"Jabbar, supaya dekat dengan Allah; Ali, dekat dengan Rasulullah; Panggabean, dekat dengan keluarga."
..did he make that up or was that the real meaning of his name given by his family? Either way, it is a very thoughtful name.
"Kalau nama adek artinya apa?"
...
This was my first memory involving him. It was during the freshman year at Ilkomp-USU, and there was this tradition that we were to get to know our seniors by introducing ourselves to each one of them. When it's his turn, he, like many others, might wonder what my name means, but he was the only one who led by example and explained his first.
I actually don't remember much about our university life, but I do remember bro always working on a project, being in community, participating in a competition, or all three combined—such a passionate young man. And bro would sometimes ask me to be in his team.
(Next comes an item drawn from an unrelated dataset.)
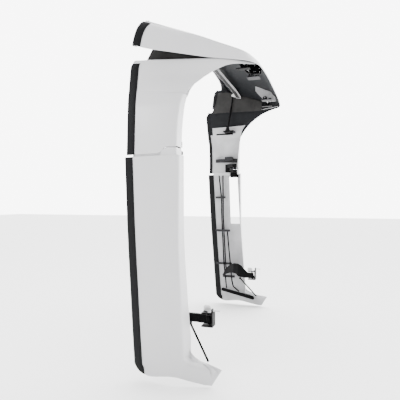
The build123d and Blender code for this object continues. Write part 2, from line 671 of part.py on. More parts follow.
with BuildPart() as latch_lever:
    add(plan_slab([(-238, -1066), (-214, -1066), (-210, -1040), (-228, -990), (-295, -990),
                   (-295, -1000), (-242, -1030)], -2107, -2101))
    add(side_slab([(-295, -2101), (-228, -2101), (-232, -2070), (-246, -2064), (-284, -2064),
                   (-293, -2074)], -997, -990))
    add(bar((LEVER_X, LEVER_Y, -2120), (LEVER_X, LEVER_Y, -2090), 5 + FIT), mode=Mode.SUBTRACT)
finish_pair("latch_lever", latch_lever.part)

with BuildPart() as lock_pin:
    add(bar((-212, LOCK_Y, LOCK_Z), (-184, LOCK_Y, LOCK_Z), LOCK_R))
    add(bar((-184, LOCK_Y, LOCK_Z), (-132, LOCK_Y, LOCK_Z), LOCK_TIP_R))
finish_pair("lock_pin", lock_pin.part)

with BuildPart() as stay_rod:
    add(bar((-402, -1030, -2218), (-204, -1158, -2476), 9))
    add(bar((-402, -1044, -2218), (-402, -1016, -2218), 13))
finish_pair("stay_rod", stay_rod.part)
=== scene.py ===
import json
import math

import bmesh
import bpy
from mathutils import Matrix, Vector


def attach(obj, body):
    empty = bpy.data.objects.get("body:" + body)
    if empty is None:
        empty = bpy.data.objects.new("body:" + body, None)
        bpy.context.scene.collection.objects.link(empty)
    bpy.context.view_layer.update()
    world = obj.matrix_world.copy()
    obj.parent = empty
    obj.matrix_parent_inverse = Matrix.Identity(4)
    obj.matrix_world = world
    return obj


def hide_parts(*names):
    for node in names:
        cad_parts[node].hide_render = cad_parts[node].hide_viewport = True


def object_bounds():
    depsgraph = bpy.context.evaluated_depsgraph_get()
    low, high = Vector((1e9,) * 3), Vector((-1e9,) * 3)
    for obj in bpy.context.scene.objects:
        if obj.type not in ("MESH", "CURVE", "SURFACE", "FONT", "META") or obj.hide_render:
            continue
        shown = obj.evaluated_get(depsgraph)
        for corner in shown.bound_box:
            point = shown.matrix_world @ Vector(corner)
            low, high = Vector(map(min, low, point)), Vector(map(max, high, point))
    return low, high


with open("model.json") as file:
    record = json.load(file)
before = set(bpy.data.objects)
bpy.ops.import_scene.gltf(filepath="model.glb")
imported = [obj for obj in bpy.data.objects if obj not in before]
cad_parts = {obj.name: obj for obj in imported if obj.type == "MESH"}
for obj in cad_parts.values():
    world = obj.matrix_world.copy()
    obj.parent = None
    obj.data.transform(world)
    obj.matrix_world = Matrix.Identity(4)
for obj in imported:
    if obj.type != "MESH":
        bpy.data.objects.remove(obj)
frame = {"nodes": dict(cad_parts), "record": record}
cad_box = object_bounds()
nodes = frame["nodes"]

# Lengths are millimetres, with +X forwards, +Y to the left side and +Z up, as in the frame.
# Tables are drawn for the right side (-Y) and mirrored for the left one.
MM = 0.001
SKIN = 5.0                # thickness of the moulded skins
SIDES = (("right", -1), ("left", 1))


# ---------------------------------------------------------------- materials
def material(name, colour, roughness, metallic=0.0, coat=0.0, grain=60.0, spread=0.06,
             bump=0.0, bump_scale=400.0, rough_spread=0.12, shine=0.5):
    """Principled material whose colour and roughness vary softly over the surface."""
    made = bpy.data.materials.new(name)
    made.use_nodes = True
    tree = made.node_tree
    shader = tree.nodes["Principled BSDF"]
    shader.inputs["Metallic"].default_value = metallic
    shader.inputs["Coat Weight"].default_value = coat
    shader.inputs["Coat Roughness"].default_value = 0.25
    shader.inputs["Specular IOR Level"].default_value = shine
    place = tree.nodes.new("ShaderNodeTexCoord")
    noise = tree.nodes.new("ShaderNodeTexNoise")
    noise.inputs["Scale"].default_value = grain
    noise.inputs["Detail"].default_value = 6.0
    tree.links.new(place.outputs["Object"], noise.inputs["Vector"])
    tone = tree.nodes.new("ShaderNodeValToRGB")
    tone.color_ramp.elements[0].position = 0.3
    tone.color_ramp.elements[1].position = 0.7
    tone.color_ramp.elements[0].color = [c * (1 - spread) for c in colour] + [1]
    tone.color_ramp.elements[1].color = [min(c * (1 + spread), 1) for c in colour] + [1]
    tree.links.new(noise.outputs["Fac"], tone.inputs["Fac"])
    tree.links.new(tone.outputs["Color"], shader.inputs["Base Color"])
    rough = tree.nodes.new("ShaderNodeMapRange")
    rough.inputs["To Min"].default_value = max(roughness - rough_spread / 2, 0.02)
    rough.inputs["To Max"].default_value = min(roughness + rough_spread / 2, 1)
    tree.links.new(noise.outputs["Fac"], rough.inputs["Value"])
    tree.links.new(rough.outputs["Result"], shader.inputs["Roughness"])
    if bump:
        fine = tree.nodes.new("ShaderNodeTexNoise")
        fine.inputs["Scale"].default_value = bump_scale
        fine.inputs["Detail"].default_value = 4.0
        tree.links.new(place.outputs["Object"], fine.inputs["Vector"])
        relief = tree.nodes.new("ShaderNodeBump")
        relief.inputs["Strength"].default_value = bump
        relief.inputs["Distance"].default_value = 0.002
        tree.links.new(fine.outputs["Fac"], relief.inputs["Height"])
        tree.links.new(relief.outputs["Normal"], shader.inputs["Normal"])
    return made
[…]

Me, on the other hand, was in my I-Will-Try-Everything-That-I-Didn't-Get-To-Do-In-My-HighSchool-Era mode, would gladly join him in whatever it was he's working on.
It wasn’t even that many projects that we were in together (along with the others on our team ofc), but I already learned a lot.. also felt a little bit overwhelmed. I needed to get myself together, so I distanced myself from bro and his team, no longer joining him on his projects. This resulted in us having nothing more to talk or discuss about for a very—very long period of time.
Until one day, circumstances made us meet again, in a serene ambience of breakfast time with our group of friends. This unexpected meeting, in a way, brought us to where we are today.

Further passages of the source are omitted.